◆ What is asked: Consider the listing below. Extract exactly the lines from the line containing "Recreate this object" to the line containing "broad flat side.", both included.

◆ Input for this task:
..............................

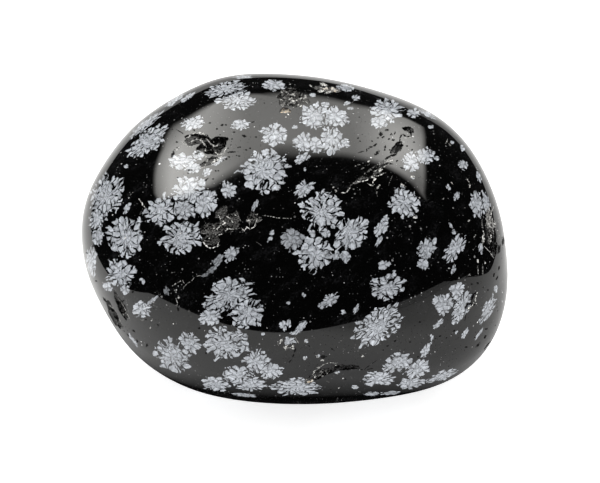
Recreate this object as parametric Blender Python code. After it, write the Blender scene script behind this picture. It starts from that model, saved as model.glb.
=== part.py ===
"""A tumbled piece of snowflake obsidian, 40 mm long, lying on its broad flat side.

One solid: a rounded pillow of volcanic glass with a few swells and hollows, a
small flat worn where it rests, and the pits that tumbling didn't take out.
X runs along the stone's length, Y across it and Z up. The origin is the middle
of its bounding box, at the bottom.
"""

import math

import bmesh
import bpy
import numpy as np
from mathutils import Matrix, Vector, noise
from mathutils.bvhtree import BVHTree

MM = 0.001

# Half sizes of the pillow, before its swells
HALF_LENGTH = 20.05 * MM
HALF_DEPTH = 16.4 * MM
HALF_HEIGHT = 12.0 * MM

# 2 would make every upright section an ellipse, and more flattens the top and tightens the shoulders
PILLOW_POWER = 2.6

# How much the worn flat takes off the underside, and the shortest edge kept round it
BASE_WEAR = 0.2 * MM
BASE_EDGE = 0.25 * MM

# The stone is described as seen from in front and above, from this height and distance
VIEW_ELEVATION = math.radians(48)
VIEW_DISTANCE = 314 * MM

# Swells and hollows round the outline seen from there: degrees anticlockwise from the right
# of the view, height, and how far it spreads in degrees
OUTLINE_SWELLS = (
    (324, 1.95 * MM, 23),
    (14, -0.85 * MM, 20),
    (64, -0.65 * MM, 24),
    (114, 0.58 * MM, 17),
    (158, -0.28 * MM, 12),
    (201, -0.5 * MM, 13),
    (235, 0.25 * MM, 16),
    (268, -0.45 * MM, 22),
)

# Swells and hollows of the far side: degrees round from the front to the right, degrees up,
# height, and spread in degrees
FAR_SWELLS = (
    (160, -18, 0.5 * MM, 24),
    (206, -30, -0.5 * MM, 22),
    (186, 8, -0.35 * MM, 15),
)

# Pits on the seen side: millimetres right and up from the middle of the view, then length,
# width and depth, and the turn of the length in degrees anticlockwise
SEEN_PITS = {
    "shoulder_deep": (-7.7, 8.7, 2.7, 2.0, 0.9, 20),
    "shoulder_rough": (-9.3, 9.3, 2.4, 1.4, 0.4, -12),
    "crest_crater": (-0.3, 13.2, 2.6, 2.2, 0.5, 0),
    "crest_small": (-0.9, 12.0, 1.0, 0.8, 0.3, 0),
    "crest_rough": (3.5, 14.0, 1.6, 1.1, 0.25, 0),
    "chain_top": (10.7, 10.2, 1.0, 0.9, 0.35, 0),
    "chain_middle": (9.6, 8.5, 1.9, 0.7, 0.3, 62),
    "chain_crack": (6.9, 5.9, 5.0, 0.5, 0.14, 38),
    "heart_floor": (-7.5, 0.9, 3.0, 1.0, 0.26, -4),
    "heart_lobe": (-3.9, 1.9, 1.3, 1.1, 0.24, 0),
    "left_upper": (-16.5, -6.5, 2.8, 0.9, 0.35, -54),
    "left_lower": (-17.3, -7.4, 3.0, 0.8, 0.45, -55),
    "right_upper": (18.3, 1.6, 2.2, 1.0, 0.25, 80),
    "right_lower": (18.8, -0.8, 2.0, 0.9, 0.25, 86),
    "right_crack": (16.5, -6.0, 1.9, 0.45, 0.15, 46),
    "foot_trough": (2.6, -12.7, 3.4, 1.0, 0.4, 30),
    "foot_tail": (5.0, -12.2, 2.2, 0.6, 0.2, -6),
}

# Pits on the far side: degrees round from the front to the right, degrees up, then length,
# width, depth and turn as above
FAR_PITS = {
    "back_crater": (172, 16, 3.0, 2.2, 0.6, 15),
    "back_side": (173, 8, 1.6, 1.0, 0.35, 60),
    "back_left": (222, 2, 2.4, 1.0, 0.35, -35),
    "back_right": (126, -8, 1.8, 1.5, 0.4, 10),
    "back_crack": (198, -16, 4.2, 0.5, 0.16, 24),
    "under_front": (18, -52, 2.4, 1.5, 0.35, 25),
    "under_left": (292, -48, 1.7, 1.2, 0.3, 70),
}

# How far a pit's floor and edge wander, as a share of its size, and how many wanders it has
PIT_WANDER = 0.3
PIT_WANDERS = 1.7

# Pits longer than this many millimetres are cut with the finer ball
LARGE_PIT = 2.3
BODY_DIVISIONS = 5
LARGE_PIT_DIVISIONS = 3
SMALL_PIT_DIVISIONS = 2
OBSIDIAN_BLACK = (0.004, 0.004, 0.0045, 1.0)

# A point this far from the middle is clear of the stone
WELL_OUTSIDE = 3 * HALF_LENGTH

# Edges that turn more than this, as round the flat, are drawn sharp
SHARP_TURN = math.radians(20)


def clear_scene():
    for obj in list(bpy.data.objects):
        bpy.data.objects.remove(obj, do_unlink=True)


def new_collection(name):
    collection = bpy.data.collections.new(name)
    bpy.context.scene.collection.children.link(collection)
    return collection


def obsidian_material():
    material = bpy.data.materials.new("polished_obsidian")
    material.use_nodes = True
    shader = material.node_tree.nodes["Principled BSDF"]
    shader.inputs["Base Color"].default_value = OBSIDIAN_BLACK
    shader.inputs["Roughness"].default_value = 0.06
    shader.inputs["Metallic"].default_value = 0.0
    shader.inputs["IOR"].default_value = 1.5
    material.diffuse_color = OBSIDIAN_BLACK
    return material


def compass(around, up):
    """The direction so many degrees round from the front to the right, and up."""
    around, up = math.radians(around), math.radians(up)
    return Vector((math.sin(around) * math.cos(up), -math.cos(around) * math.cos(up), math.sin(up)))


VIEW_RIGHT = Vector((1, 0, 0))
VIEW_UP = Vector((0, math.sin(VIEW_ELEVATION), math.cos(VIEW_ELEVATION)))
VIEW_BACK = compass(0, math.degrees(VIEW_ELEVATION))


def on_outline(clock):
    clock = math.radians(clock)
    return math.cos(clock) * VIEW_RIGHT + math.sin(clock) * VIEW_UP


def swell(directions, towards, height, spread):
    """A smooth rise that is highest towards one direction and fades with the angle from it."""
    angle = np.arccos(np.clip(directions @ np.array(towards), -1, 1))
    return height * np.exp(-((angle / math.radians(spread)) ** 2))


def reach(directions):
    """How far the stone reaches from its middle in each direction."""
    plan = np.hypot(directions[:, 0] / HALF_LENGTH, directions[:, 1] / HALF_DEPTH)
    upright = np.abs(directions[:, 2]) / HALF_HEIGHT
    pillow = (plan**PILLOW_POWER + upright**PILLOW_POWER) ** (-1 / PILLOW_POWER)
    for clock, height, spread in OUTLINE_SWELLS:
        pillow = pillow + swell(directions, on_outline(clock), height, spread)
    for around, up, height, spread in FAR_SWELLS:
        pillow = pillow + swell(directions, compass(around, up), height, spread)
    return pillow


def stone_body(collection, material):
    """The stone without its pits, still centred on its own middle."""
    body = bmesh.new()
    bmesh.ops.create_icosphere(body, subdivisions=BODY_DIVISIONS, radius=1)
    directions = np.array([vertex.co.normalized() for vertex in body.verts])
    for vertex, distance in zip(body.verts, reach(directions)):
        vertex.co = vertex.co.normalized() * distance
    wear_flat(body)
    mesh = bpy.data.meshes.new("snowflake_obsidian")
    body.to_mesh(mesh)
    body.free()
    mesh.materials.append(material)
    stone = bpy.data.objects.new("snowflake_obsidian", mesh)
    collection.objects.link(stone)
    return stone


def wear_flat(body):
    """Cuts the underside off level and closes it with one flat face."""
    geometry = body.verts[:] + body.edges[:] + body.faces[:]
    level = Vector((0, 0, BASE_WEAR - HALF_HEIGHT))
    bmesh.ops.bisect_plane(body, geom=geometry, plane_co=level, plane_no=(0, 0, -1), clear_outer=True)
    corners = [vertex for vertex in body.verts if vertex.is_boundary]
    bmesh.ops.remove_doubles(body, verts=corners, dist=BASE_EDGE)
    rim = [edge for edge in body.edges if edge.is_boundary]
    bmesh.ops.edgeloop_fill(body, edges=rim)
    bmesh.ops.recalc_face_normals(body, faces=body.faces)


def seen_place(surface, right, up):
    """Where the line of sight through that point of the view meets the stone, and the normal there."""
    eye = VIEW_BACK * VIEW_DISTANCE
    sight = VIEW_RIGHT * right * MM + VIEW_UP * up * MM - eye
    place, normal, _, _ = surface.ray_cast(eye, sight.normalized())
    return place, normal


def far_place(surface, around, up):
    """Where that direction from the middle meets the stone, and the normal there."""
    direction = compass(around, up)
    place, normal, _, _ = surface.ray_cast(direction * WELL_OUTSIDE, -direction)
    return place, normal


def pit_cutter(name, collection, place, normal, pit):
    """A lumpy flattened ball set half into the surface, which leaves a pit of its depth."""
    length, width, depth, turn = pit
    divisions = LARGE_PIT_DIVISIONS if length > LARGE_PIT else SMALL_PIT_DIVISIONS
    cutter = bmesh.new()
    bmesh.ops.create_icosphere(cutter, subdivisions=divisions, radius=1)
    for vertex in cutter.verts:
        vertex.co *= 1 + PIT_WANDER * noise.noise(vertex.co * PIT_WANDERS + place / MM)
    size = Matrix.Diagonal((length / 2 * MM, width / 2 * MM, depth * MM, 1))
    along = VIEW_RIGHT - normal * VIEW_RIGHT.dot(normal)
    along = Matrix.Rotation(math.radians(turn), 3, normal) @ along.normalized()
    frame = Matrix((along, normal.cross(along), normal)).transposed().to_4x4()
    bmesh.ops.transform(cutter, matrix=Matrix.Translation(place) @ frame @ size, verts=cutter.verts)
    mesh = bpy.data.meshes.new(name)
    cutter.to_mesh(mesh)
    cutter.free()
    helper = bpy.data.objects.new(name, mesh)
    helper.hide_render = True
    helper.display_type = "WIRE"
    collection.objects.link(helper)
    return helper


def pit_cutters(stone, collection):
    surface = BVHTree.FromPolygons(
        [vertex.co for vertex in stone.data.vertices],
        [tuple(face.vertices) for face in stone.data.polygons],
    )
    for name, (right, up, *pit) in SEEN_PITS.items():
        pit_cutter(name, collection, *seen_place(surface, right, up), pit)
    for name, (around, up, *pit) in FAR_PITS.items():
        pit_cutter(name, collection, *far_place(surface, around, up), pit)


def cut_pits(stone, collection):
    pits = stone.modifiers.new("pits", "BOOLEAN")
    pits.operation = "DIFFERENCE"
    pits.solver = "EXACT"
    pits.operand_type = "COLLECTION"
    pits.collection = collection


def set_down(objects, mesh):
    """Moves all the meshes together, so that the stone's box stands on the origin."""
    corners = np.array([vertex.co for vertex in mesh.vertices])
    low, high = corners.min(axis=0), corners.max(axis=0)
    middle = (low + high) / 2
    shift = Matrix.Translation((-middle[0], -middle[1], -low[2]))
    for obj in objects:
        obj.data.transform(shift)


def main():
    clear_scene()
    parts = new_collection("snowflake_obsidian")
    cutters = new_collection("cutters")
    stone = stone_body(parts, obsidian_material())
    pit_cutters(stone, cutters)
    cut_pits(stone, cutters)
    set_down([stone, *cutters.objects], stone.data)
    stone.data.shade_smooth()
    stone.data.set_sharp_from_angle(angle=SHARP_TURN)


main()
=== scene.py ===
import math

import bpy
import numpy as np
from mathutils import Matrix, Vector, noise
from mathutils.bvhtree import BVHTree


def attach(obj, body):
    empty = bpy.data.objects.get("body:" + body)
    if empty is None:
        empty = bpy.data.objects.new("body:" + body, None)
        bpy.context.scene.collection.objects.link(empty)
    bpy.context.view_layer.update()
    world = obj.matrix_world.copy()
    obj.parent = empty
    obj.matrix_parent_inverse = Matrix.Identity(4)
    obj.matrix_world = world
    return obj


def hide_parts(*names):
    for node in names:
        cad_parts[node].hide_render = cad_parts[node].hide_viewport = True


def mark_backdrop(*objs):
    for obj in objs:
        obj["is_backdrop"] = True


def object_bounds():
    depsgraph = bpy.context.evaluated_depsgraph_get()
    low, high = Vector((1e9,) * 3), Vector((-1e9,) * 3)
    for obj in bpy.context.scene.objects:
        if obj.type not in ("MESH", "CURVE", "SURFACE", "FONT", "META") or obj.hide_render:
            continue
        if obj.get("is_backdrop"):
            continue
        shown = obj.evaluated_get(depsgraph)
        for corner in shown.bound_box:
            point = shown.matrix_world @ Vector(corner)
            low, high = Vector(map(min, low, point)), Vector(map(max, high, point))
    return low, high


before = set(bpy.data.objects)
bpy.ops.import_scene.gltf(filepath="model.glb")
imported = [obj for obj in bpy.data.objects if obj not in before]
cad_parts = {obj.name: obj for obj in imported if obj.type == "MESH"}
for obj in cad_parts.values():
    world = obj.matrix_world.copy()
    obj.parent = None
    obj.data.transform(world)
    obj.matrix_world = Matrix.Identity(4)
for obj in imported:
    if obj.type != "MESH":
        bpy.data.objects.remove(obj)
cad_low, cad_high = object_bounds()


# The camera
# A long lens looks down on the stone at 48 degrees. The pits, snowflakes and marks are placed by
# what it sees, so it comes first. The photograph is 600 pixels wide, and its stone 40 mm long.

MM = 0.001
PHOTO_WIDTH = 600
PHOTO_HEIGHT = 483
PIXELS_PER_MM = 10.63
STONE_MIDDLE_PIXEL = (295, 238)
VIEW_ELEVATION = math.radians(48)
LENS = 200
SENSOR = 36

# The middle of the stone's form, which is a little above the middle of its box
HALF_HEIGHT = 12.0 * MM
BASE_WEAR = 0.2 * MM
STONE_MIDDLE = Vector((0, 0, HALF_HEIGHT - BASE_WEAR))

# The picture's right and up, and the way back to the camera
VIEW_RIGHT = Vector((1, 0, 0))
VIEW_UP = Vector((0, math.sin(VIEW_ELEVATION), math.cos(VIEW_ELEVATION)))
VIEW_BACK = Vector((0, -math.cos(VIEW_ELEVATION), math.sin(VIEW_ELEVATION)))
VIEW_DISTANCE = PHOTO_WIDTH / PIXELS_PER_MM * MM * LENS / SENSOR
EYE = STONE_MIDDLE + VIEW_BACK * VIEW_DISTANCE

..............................

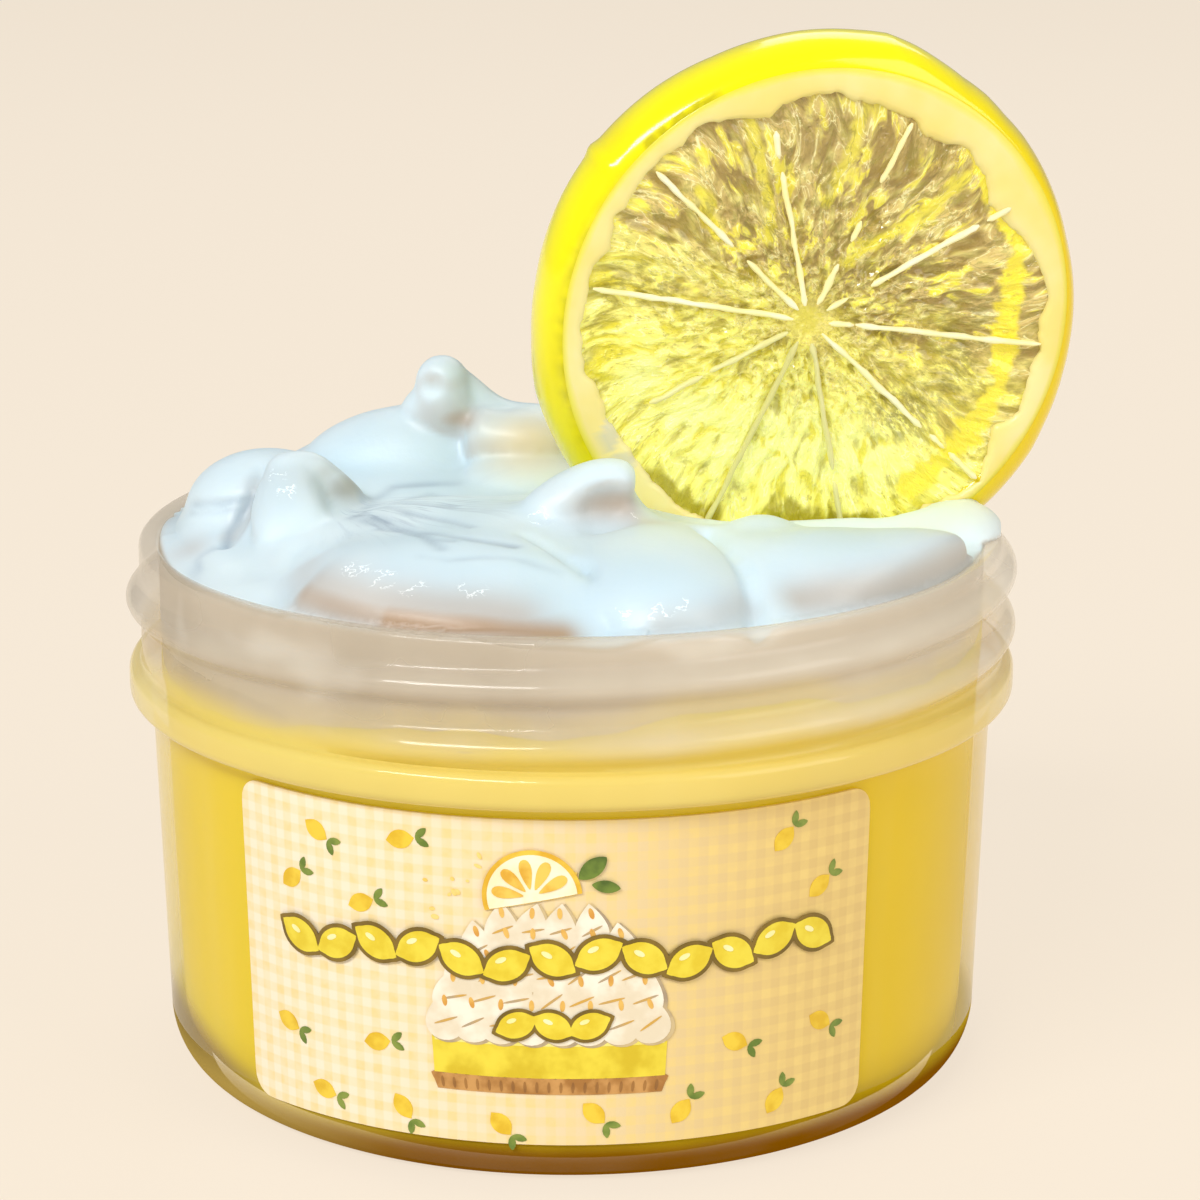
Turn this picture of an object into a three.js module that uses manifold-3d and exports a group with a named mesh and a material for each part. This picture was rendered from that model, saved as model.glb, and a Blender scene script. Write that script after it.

..............................

◆ Written answer:
Recreate this object as parametric Blender Python code. After it, write the Blender scene script behind this picture. It starts from that model, saved as model.glb.
=== part.py ===
"""A tumbled piece of snowflake obsidian, 40 mm long, lying on its broad flat side.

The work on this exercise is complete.